REQUIRED WORK: Reproduce the entries exactly.

— begin RECORDS TO PROCESS —

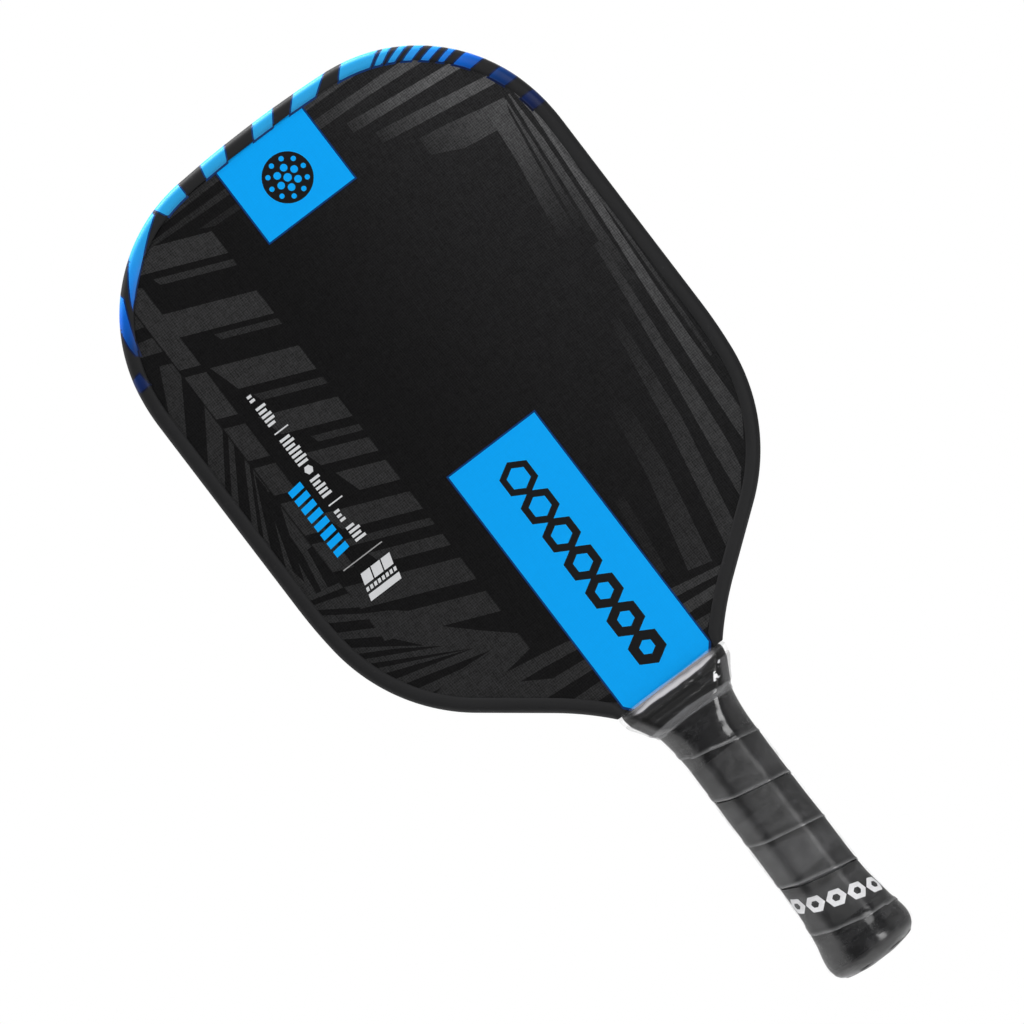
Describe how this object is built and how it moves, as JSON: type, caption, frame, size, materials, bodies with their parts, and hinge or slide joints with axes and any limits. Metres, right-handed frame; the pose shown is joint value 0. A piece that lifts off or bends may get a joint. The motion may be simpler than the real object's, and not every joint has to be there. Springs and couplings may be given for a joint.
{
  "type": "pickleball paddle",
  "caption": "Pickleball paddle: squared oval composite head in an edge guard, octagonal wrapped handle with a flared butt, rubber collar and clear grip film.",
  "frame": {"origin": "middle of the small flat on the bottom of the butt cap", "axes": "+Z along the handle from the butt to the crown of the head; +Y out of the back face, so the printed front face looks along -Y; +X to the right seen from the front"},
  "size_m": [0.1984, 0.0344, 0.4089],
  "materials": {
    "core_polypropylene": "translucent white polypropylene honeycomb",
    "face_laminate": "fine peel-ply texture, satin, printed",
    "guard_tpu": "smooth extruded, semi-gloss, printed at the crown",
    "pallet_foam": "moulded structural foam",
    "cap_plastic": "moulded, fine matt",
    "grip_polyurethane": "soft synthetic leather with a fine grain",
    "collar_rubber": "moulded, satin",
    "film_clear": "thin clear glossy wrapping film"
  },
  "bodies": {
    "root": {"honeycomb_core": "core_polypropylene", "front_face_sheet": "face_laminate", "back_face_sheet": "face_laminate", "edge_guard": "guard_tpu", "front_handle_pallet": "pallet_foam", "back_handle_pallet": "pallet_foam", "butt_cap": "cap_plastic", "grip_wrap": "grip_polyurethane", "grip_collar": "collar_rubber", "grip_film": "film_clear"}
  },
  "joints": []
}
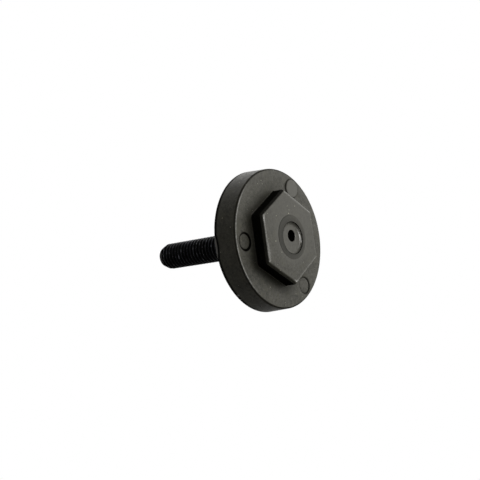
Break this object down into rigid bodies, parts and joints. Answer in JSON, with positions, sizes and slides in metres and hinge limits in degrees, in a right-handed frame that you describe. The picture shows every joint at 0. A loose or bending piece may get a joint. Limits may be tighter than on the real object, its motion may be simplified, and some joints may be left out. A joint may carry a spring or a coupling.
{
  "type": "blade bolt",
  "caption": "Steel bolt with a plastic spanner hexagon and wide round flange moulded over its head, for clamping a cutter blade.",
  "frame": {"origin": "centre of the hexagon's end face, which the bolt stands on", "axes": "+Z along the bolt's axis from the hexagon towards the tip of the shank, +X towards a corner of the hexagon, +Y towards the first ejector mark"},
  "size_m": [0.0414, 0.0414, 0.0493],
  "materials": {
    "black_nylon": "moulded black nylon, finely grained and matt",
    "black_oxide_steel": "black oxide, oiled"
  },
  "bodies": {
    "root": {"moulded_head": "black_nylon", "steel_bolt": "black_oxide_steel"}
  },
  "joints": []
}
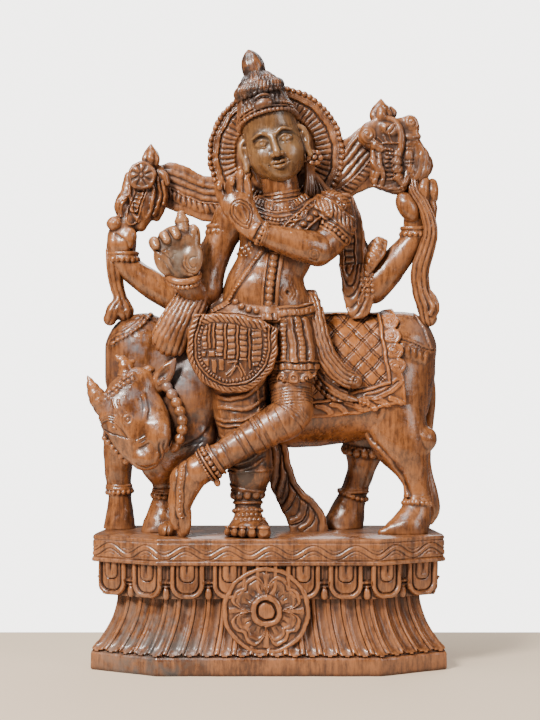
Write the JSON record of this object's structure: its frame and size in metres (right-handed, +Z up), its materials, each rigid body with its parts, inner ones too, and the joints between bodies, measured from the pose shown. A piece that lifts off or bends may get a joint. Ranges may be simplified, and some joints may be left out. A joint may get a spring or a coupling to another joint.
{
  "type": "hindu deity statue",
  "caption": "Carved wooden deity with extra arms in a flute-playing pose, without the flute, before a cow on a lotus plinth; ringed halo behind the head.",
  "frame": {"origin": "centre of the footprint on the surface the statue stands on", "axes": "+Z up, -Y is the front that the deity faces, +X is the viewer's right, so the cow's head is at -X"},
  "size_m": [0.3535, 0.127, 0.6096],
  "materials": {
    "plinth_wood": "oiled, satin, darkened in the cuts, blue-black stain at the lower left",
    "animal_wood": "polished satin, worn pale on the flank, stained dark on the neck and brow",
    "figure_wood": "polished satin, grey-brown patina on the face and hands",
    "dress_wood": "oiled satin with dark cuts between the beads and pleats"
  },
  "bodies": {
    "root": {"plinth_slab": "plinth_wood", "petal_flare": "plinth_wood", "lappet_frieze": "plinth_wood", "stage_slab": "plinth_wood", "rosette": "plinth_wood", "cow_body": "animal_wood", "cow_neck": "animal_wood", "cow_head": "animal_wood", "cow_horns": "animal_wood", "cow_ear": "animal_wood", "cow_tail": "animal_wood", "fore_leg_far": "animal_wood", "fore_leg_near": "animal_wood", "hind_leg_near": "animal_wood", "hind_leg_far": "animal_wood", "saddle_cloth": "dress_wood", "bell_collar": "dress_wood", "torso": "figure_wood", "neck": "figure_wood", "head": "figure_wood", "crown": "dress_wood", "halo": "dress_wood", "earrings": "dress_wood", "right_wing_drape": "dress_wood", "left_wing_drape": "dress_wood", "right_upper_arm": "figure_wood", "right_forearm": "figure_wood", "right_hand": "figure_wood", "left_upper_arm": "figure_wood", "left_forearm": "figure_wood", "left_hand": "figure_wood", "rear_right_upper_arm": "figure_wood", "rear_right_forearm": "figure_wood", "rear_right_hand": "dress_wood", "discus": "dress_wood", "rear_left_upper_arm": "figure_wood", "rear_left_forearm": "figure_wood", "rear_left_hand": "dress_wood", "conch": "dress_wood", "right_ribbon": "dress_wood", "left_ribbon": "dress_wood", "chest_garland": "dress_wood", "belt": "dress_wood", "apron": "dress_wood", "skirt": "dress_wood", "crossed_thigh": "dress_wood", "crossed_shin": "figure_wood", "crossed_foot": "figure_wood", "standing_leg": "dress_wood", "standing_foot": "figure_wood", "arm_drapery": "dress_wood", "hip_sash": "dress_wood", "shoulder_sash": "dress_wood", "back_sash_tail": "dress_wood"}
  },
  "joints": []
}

— end RECORDS TO PROCESS —

EXERCISE SOLUTION:
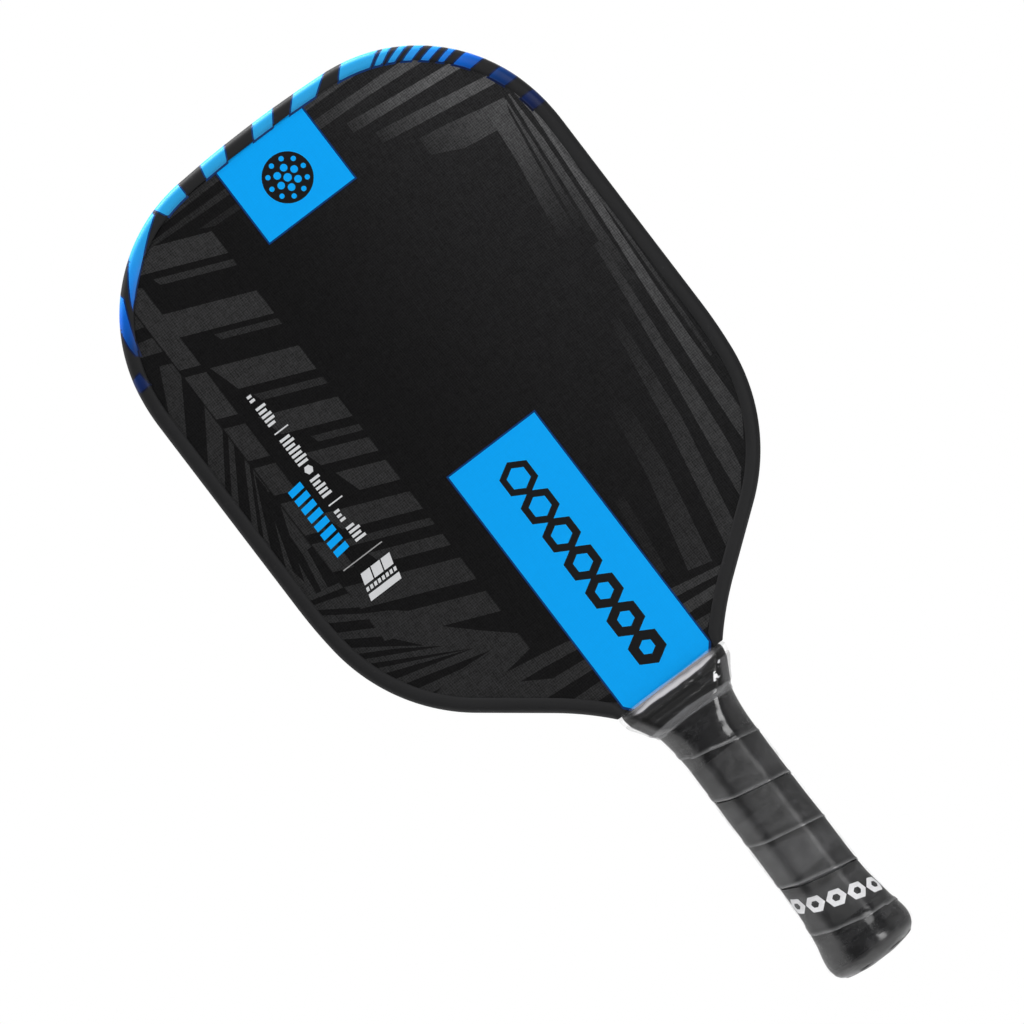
Describe how this object is built and how it moves, as JSON: type, caption, frame, size, materials, bodies with their parts, and hinge or slide joints with axes and any limits. Metres, right-handed frame; the pose shown is joint value 0. A piece that lifts off or bends may get a joint. The motion may be simpler than the real object's, and not every joint has to be there. Springs and couplings may be given for a joint.
{
  "type": "pickleball paddle",
  "caption": "Pickleball paddle: squared oval composite head in an edge guard, octagonal wrapped handle with a flared butt, rubber collar and clear grip film.",
  "frame": {"origin": "middle of the small flat on the bottom of the butt cap", "axes": "+Z along the handle from the butt to the crown of the head; +Y out of the back face, so the printed front face looks along -Y; +X to the right seen from the front"},
  "size_m": [0.1984, 0.0344, 0.4089],
  "materials": {
    "core_polypropylene": "translucent white polypropylene honeycomb",
    "face_laminate": "fine peel-ply texture, satin, printed",
    "guard_tpu": "smooth extruded, semi-gloss, printed at the crown",
    "pallet_foam": "moulded structural foam",
    "cap_plastic": "moulded, fine matt",
    "grip_polyurethane": "soft synthetic leather with a fine grain",
    "collar_rubber": "moulded, satin",
    "film_clear": "thin clear glossy wrapping film"
  },
  "bodies": {
    "root": {"honeycomb_core": "core_polypropylene", "front_face_sheet": "face_laminate", "back_face_sheet": "face_laminate", "edge_guard": "guard_tpu", "front_handle_pallet": "pallet_foam", "back_handle_pallet": "pallet_foam", "butt_cap": "cap_plastic", "grip_wrap": "grip_polyurethane", "grip_collar": "collar_rubber", "grip_film": "film_clear"}
  },
  "joints": []
}
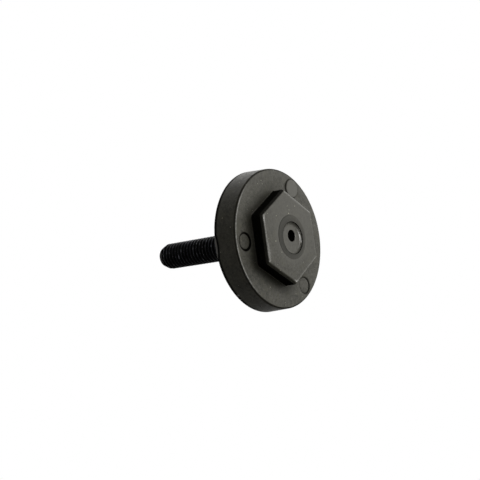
Break this object down into rigid bodies, parts and joints. Answer in JSON, with positions, sizes and slides in metres and hinge limits in degrees, in a right-handed frame that you describe. The picture shows every joint at 0. A loose or bending piece may get a joint. Limits may be tighter than on the real object, its motion may be simplified, and some joints may be left out. A joint may carry a spring or a coupling.
{
  "type": "blade bolt",
  "caption": "Steel bolt with a plastic spanner hexagon and wide round flange moulded over its head, for clamping a cutter blade.",
  "frame": {"origin": "centre of the hexagon's end face, which the bolt stands on", "axes": "+Z along the bolt's axis from the hexagon towards the tip of the shank, +X towards a corner of the hexagon, +Y towards the first ejector mark"},
  "size_m": [0.0414, 0.0414, 0.0493],
  "materials": {
    "black_nylon": "moulded black nylon, finely grained and matt",
    "black_oxide_steel": "black oxide, oiled"
  },
  "bodies": {
    "root": {"moulded_head": "black_nylon", "steel_bolt": "black_oxide_steel"}
  },
  "joints": []
}
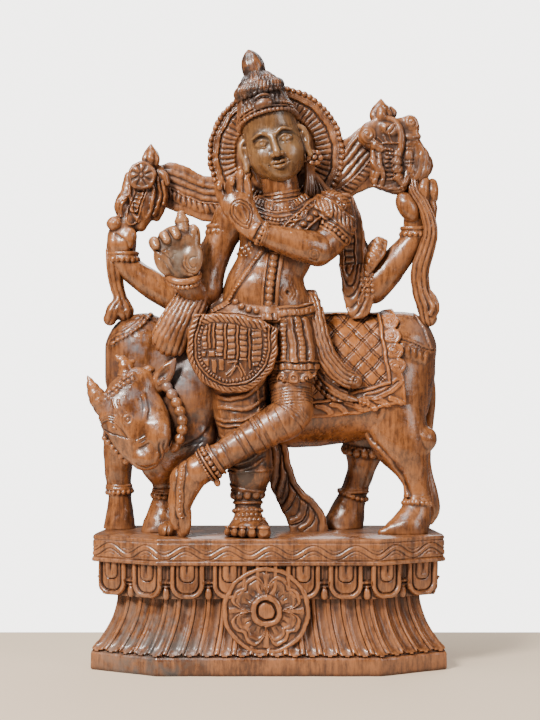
Write the JSON record of this object's structure: its frame and size in metres (right-handed, +Z up), its materials, each rigid body with its parts, inner ones too, and the joints between bodies, measured from the pose shown. A piece that lifts off or bends may get a joint. Ranges may be simplified, and some joints may be left out. A joint may get a spring or a coupling to another joint.
{
  "type": "hindu deity statue",
  "caption": "Carved wooden deity with extra arms in a flute-playing pose, without the flute, before a cow on a lotus plinth; ringed halo behind the head.",
  "frame": {"origin": "centre of the footprint on the surface the statue stands on", "axes": "+Z up, -Y is the front that the deity faces, +X is the viewer's right, so the cow's head is at -X"},
  "size_m": [0.3535, 0.127, 0.6096],
  "materials": {
    "plinth_wood": "oiled, satin, darkened in the cuts, blue-black stain at the lower left",
    "animal_wood": "polished satin, worn pale on the flank, stained dark on the neck and brow",
    "figure_wood": "polished satin, grey-brown patina on the face and hands",
    "dress_wood": "oiled satin with dark cuts between the beads and pleats"
  },
  "bodies": {
    "root": {"plinth_slab": "plinth_wood", "petal_flare": "plinth_wood", "lappet_frieze": "plinth_wood", "stage_slab": "plinth_wood", "rosette": "plinth_wood", "cow_body": "animal_wood", "cow_neck": "animal_wood", "cow_head": "animal_wood", "cow_horns": "animal_wood", "cow_ear": "animal_wood", "cow_tail": "animal_wood", "fore_leg_far": "animal_wood", "fore_leg_near": "animal_wood", "hind_leg_near": "animal_wood", "hind_leg_far": "animal_wood", "saddle_cloth": "dress_wood", "bell_collar": "dress_wood", "torso": "figure_wood", "neck": "figure_wood", "head": "figure_wood", "crown": "dress_wood", "halo": "dress_wood", "earrings": "dress_wood", "right_wing_drape": "dress_wood", "left_wing_drape": "dress_wood", "right_upper_arm": "figure_wood", "right_forearm": "figure_wood", "right_hand": "figure_wood", "left_upper_arm": "figure_wood", "left_forearm": "figure_wood", "left_hand": "figure_wood", "rear_right_upper_arm": "figure_wood", "rear_right_forearm": "figure_wood", "rear_right_hand": "dress_wood", "discus": "dress_wood", "rear_left_upper_arm": "figure_wood", "rear_left_forearm": "figure_wood", "rear_left_hand": "dress_wood", "conch": "dress_wood", "right_ribbon": "dress_wood", "left_ribbon": "dress_wood", "chest_garland": "dress_wood", "belt": "dress_wood", "apron": "dress_wood", "skirt": "dress_wood", "crossed_thigh": "dress_wood", "crossed_shin": "figure_wood", "crossed_foot": "figure_wood", "standing_leg": "dress_wood", "standing_foot": "figure_wood", "arm_drapery": "dress_wood", "hip_sash": "dress_wood", "shoulder_sash": "dress_wood", "back_sash_tail": "dress_wood"}
  },
  "joints": []
}